On the basis of bacterial DNA they obtained from multiple grapevine plants, the authors estimate that P. Zappae invaded the plants some 7,000 years ago. This would be consistent with the time when people first started domesticating the crop, they say. The jump could have occurred thanks to the extensive pruning involved in cultivating grapevines, which may have enabled the bacteria to jump off the hands of ancient farmers into the vines. “It is not surprising that this bacterium has spread in the world together with its host,” says Andrea Campisano, also lead author of the report and a microbiologist at the Mach Foundation.
Aside from being genetically distinct, the newly named bacterium also has a partly de-activated DNA repair system, the researchers found.
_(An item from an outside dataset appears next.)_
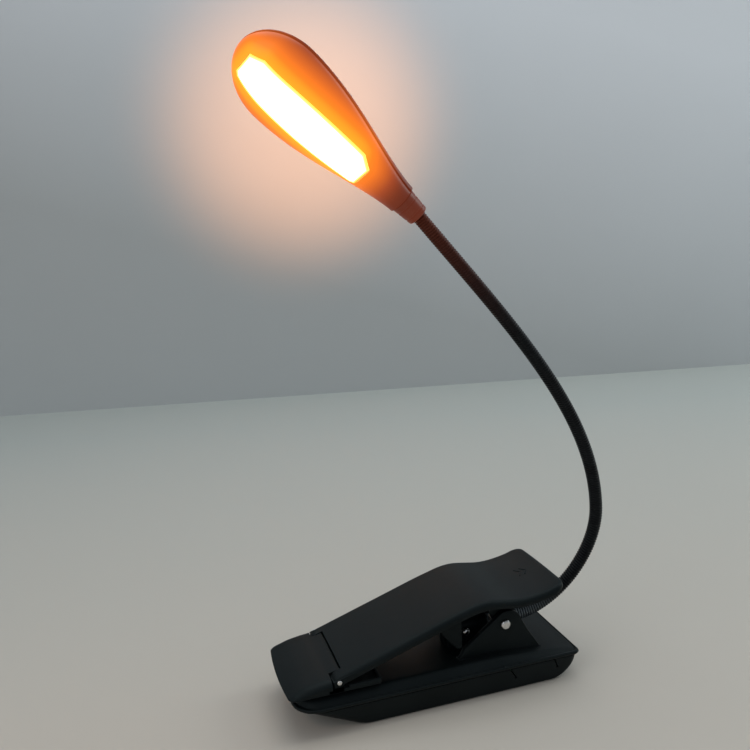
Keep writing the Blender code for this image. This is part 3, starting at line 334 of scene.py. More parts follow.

This often happens in bacteria that adopt a symbiotic lifestyle, where they take advantage of the hosts' cellular repair mechanisms.
The human cousin of P. Zappae regularly feeds on fats found on the skin, such as triglycerides, which may explain why this bacterium felt so cozy in the grapevine. “Grape has a lot of fatty acids in it, which makes grape a perfect host for a sebum-eating bacterium such as P. acnes,” says Rota-Stabelli.
“What makes this report so remarkable is the great genetic distance between the two hosts,” says Frank Jiggins, an evolutionary biologist from the University of Cambridge, UK, who was not involved in the study. “Pathogens often have a plethora of different adaptations that allow them to live inside another organism,” he adds. But these adaptations tend to go wrong in a new host species, which is why it is so unusual for a bacterium to “leap enormous distances across the tree of life”, he says.
The authors speculate that P. Zappae could have helped with the domestication of grapevines by providing some as-yet-unknown advantage over wild plants not carrying the symbiont. “We are currently investigating if one compound made by propionibacteria — propionic acid, from which they get their name — may have some effect on the plants,” says Campisano. It could well be that we owe wine, at least in part, to our zits.